## SUPPLIED ENTRIES

——

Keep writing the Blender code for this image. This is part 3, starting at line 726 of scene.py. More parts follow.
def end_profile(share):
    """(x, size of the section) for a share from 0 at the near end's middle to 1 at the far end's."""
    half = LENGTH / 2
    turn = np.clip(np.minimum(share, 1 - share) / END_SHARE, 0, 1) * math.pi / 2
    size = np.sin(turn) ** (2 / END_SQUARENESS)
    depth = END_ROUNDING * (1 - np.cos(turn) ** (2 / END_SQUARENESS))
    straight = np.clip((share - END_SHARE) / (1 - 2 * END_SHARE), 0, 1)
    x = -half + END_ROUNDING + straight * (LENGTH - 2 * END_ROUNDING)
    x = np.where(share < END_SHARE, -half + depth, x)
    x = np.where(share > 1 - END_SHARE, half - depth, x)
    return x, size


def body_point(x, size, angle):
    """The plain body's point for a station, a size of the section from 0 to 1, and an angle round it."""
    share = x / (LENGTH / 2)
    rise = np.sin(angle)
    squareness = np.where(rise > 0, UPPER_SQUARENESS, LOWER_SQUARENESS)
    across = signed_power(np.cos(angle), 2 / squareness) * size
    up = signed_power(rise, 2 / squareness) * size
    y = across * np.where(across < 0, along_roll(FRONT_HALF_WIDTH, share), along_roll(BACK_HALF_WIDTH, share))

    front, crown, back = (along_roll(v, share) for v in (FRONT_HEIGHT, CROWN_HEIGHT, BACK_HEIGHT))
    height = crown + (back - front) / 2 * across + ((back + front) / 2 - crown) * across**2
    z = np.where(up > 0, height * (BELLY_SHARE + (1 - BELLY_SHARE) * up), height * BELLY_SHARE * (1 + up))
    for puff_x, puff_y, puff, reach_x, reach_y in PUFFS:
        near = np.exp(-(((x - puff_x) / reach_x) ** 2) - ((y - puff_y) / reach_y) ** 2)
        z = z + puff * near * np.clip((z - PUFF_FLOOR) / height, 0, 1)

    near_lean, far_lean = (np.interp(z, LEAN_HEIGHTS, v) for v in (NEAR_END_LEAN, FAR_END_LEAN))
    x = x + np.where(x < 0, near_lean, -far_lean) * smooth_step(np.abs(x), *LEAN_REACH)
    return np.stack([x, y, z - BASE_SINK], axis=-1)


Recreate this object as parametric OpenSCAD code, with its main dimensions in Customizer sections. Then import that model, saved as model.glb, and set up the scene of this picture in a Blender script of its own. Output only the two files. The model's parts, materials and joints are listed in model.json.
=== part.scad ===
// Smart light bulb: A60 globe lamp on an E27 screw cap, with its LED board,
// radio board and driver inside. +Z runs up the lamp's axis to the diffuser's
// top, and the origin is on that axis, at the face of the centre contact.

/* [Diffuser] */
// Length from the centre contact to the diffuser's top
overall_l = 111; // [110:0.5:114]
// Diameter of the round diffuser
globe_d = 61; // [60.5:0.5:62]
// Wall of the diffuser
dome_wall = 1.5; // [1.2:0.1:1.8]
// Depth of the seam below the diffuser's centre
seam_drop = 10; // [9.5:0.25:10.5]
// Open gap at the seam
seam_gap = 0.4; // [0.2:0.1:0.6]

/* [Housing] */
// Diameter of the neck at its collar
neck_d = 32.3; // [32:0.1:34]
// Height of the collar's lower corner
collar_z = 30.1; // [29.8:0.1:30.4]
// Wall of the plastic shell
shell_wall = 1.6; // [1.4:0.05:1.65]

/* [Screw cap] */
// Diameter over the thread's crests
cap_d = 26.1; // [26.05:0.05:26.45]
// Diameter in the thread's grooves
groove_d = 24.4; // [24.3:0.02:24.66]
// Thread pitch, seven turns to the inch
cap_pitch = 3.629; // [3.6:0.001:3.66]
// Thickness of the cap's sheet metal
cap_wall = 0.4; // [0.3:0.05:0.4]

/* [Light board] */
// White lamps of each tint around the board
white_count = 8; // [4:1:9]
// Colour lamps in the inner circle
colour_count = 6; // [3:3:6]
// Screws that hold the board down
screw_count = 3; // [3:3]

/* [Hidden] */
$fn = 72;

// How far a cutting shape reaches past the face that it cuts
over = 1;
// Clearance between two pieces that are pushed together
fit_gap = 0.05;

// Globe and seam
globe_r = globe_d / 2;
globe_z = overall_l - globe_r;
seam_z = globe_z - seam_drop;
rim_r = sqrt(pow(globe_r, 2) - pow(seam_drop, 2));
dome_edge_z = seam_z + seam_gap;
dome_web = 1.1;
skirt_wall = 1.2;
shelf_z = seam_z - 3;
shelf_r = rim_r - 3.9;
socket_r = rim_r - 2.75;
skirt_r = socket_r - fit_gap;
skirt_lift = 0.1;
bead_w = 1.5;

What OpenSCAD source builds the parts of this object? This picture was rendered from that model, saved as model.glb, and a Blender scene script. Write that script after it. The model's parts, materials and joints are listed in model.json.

——

## TASK DETAILS
Reproduce each record shown above without altering a single word.

## SOLVED EXERCISE
Keep writing the Blender code for this image. This is part 3, starting at line 726 of scene.py. More parts follow.
def end_profile(share):
    """(x, size of the section) for a share from 0 at the near end's middle to 1 at the far end's."""
    half = LENGTH / 2
    turn = np.clip(np.minimum(share, 1 - share) / END_SHARE, 0, 1) * math.pi / 2
    size = np.sin(turn) ** (2 / END_SQUARENESS)
    depth = END_ROUNDING * (1 - np.cos(turn) ** (2 / END_SQUARENESS))
    straight = np.clip((share - END_SHARE) / (1 - 2 * END_SHARE), 0, 1)
    x = -half + END_ROUNDING + straight * (LENGTH - 2 * END_ROUNDING)
    x = np.where(share < END_SHARE, -half + depth, x)
    x = np.where(share > 1 - END_SHARE, half - depth, x)
    return x, size


def body_point(x, size, angle):
    """The plain body's point for a station, a size of the section from 0 to 1, and an angle round it."""
    share = x / (LENGTH / 2)
    rise = np.sin(angle)
    squareness = np.where(rise > 0, UPPER_SQUARENESS, LOWER_SQUARENESS)
    across = signed_power(np.cos(angle), 2 / squareness) * size
    up = signed_power(rise, 2 / squareness) * size
    y = across * np.where(across < 0, along_roll(FRONT_HALF_WIDTH, share), along_roll(BACK_HALF_WIDTH, share))

    front, crown, back = (along_roll(v, share) for v in (FRONT_HEIGHT, CROWN_HEIGHT, BACK_HEIGHT))
    height = crown + (back - front) / 2 * across + ((back + front) / 2 - crown) * across**2
    z = np.where(up > 0, height * (BELLY_SHARE + (1 - BELLY_SHARE) * up), height * BELLY_SHARE * (1 + up))
    for puff_x, puff_y, puff, reach_x, reach_y in PUFFS:
        near = np.exp(-(((x - puff_x) / reach_x) ** 2) - ((y - puff_y) / reach_y) ** 2)
        z = z + puff * near * np.clip((z - PUFF_FLOOR) / height, 0, 1)

    near_lean, far_lean = (np.interp(z, LEAN_HEIGHTS, v) for v in (NEAR_END_LEAN, FAR_END_LEAN))
    x = x + np.where(x < 0, near_lean, -far_lean) * smooth_step(np.abs(x), *LEAN_REACH)
    return np.stack([x, y, z - BASE_SINK], axis=-1)


Recreate this object as parametric OpenSCAD code, with its main dimensions in Customizer sections. Then import that model, saved as model.glb, and set up the scene of this picture in a Blender script of its own. Output only the two files. The model's parts, materials and joints are listed in model.json.
=== part.scad ===
// Smart light bulb: A60 globe lamp on an E27 screw cap, with its LED board,
// radio board and driver inside. +Z runs up the lamp's axis to the diffuser's
// top, and the origin is on that axis, at the face of the centre contact.

/* [Diffuser] */
// Length from the centre contact to the diffuser's top
overall_l = 111; // [110:0.5:114]
// Diameter of the round diffuser
globe_d = 61; // [60.5:0.5:62]
// Wall of the diffuser
dome_wall = 1.5; // [1.2:0.1:1.8]
// Depth of the seam below the diffuser's centre
seam_drop = 10; // [9.5:0.25:10.5]
// Open gap at the seam
seam_gap = 0.4; // [0.2:0.1:0.6]

/* [Housing] */
// Diameter of the neck at its collar
neck_d = 32.3; // [32:0.1:34]
// Height of the collar's lower corner
collar_z = 30.1; // [29.8:0.1:30.4]
// Wall of the plastic shell
shell_wall = 1.6; // [1.4:0.05:1.65]

/* [Screw cap] */
// Diameter over the thread's crests
cap_d = 26.1; // [26.05:0.05:26.45]
// Diameter in the thread's grooves
groove_d = 24.4; // [24.3:0.02:24.66]
// Thread pitch, seven turns to the inch
cap_pitch = 3.629; // [3.6:0.001:3.66]
// Thickness of the cap's sheet metal
cap_wall = 0.4; // [0.3:0.05:0.4]

/* [Light board] */
// White lamps of each tint around the board
white_count = 8; // [4:1:9]
// Colour lamps in the inner circle
colour_count = 6; // [3:3:6]
// Screws that hold the board down
screw_count = 3; // [3:3]

/* [Hidden] */
$fn = 72;

// How far a cutting shape reaches past the face that it cuts
over = 1;
// Clearance between two pieces that are pushed together
fit_gap = 0.05;

// Globe and seam
globe_r = globe_d / 2;
globe_z = overall_l - globe_r;
seam_z = globe_z - seam_drop;
rim_r = sqrt(pow(globe_r, 2) - pow(seam_drop, 2));
dome_edge_z = seam_z + seam_gap;
dome_web = 1.1;
skirt_wall = 1.2;
shelf_z = seam_z - 3;
shelf_r = rim_r - 3.9;
socket_r = rim_r - 2.75;
skirt_r = socket_r - fit_gap;
skirt_lift = 0.1;
bead_w = 1.5;

What OpenSCAD source builds the parts of this object? This picture was rendered from that model, saved as model.glb, and a Blender scene script. Write that script after it. The model's parts, materials and joints are listed in model.json.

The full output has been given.